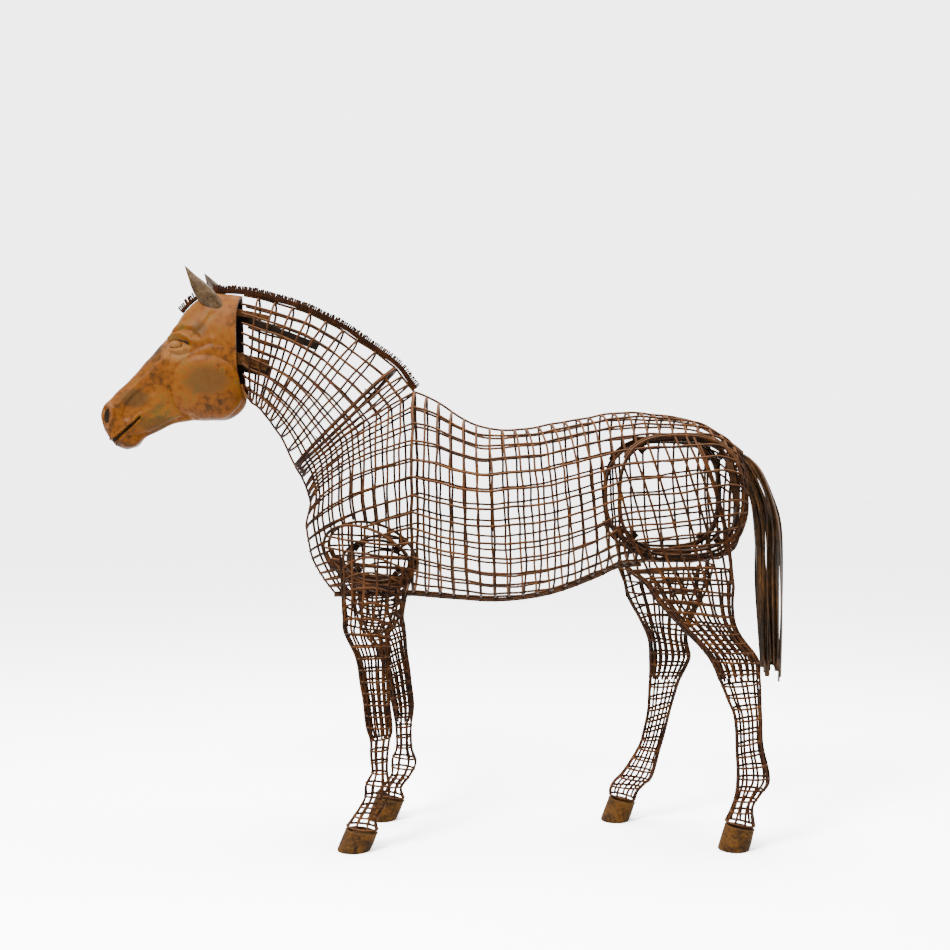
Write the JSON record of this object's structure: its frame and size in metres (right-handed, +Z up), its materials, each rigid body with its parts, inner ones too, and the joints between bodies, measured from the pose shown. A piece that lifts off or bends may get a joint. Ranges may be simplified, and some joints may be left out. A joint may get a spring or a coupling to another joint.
{
  "type": "iron horse sculpture",
  "caption": "Life-size standing horse: neck, trunk and legs are open cages of welded round bar, with a hollow sheet-iron head, iron hooves, a comb mane and a tail of flat straps, all rusted",
  "frame": {"origin": "on the ground under the middle of the horse's length and width", "axes": "+Z up, +X towards the tail, -X the way the nose points, -Y the horse's left side; the longest extent is along X and the shortest along Y"},
  "size_m": [2.3184, 0.5742, 1.9226],
  "materials": {
    "rod_rust": "rusted round bar, brown with orange bloom",
    "sheet_rust": "rusted sheet, orange-brown with olive and grey patches",
    "hoof_rust": "rusted sheet, ochre brown",
    "dark_rust": "dark brown scale on flat bar",
    "ear_iron": "grey-brown, half polished"
  },
  "bodies": {
    "root": {"head_shell": "sheet_rust", "ear_left": "ear_iron", "ear_right": "ear_iron", "mane_comb": "dark_rust", "forelock_comb": "dark_rust", "neck_cage": "rod_rust", "neck_flange_upper": "rod_rust", "neck_flange_lower": "rod_rust", "neck_strap_left_upper": "dark_rust", "neck_strap_left_lower": "dark_rust", "neck_strap_right_long": "dark_rust", "neck_strap_right_lower": "dark_rust", "chest_cage": "rod_rust", "barrel_cage": "rod_rust", "croup_cage": "rod_rust", "keel_bar": "rod_rust", "shoulder_ring_left": "dark_rust", "hip_ring_left": "dark_rust", "shoulder_ring_right": "dark_rust", "hip_ring_right": "dark_rust", "left_foreleg_cage": "rod_rust", "left_hindleg_cage": "rod_rust", "right_foreleg_cage": "rod_rust", "right_hindleg_cage": "rod_rust", "left_fore_hoof": "hoof_rust", "right_fore_hoof": "hoof_rust", "left_hind_hoof": "hoof_rust", "right_hind_hoof": "hoof_rust", "tail_dock": "rod_rust", "tail_straps": "dark_rust"}
  },
  "joints": []
}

**WHAT IS ASKED:** Write each line above out exactly.

**PROBLEM SOLUTION:**
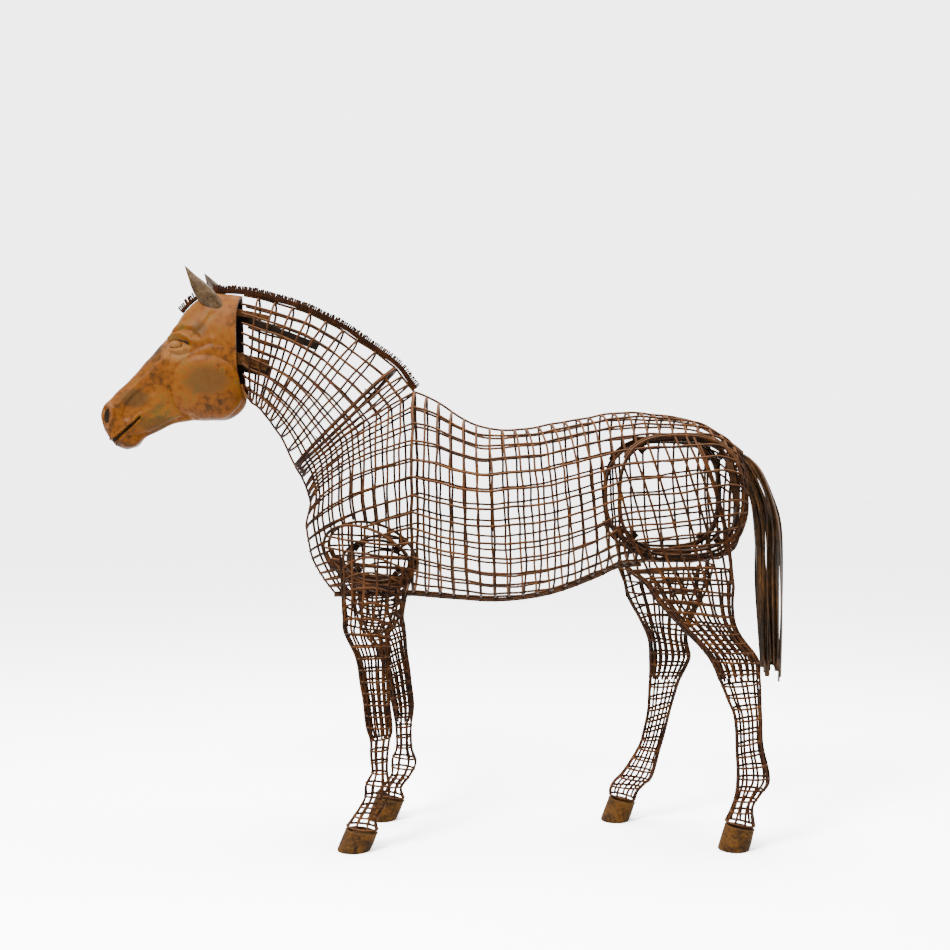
Write the JSON record of this object's structure: its frame and size in metres (right-handed, +Z up), its materials, each rigid body with its parts, inner ones too, and the joints between bodies, measured from the pose shown. A piece that lifts off or bends may get a joint. Ranges may be simplified, and some joints may be left out. A joint may get a spring or a coupling to another joint.
{
  "type": "iron horse sculpture",
  "caption": "Life-size standing horse: neck, trunk and legs are open cages of welded round bar, with a hollow sheet-iron head, iron hooves, a comb mane and a tail of flat straps, all rusted",
  "frame": {"origin": "on the ground under the middle of the horse's length and width", "axes": "+Z up, +X towards the tail, -X the way the nose points, -Y the horse's left side; the longest extent is along X and the shortest along Y"},
  "size_m": [2.3184, 0.5742, 1.9226],
  "materials": {
    "rod_rust": "rusted round bar, brown with orange bloom",
    "sheet_rust": "rusted sheet, orange-brown with olive and grey patches",
    "hoof_rust": "rusted sheet, ochre brown",
    "dark_rust": "dark brown scale on flat bar",
    "ear_iron": "grey-brown, half polished"
  },
  "bodies": {
    "root": {"head_shell": "sheet_rust", "ear_left": "ear_iron", "ear_right": "ear_iron", "mane_comb": "dark_rust", "forelock_comb": "dark_rust", "neck_cage": "rod_rust", "neck_flange_upper": "rod_rust", "neck_flange_lower": "rod_rust", "neck_strap_left_upper": "dark_rust", "neck_strap_left_lower": "dark_rust", "neck_strap_right_long": "dark_rust", "neck_strap_right_lower": "dark_rust", "chest_cage": "rod_rust", "barrel_cage": "rod_rust", "croup_cage": "rod_rust", "keel_bar": "rod_rust", "shoulder_ring_left": "dark_rust", "hip_ring_left": "dark_rust", "shoulder_ring_right": "dark_rust", "hip_ring_right": "dark_rust", "left_foreleg_cage": "rod_rust", "left_hindleg_cage": "rod_rust", "right_foreleg_cage": "rod_rust", "right_hindleg_cage": "rod_rust", "left_fore_hoof": "hoof_rust", "right_fore_hoof": "hoof_rust", "left_hind_hoof": "hoof_rust", "right_hind_hoof": "hoof_rust", "tail_dock": "rod_rust", "tail_straps": "dark_rust"}
  },
  "joints": []
}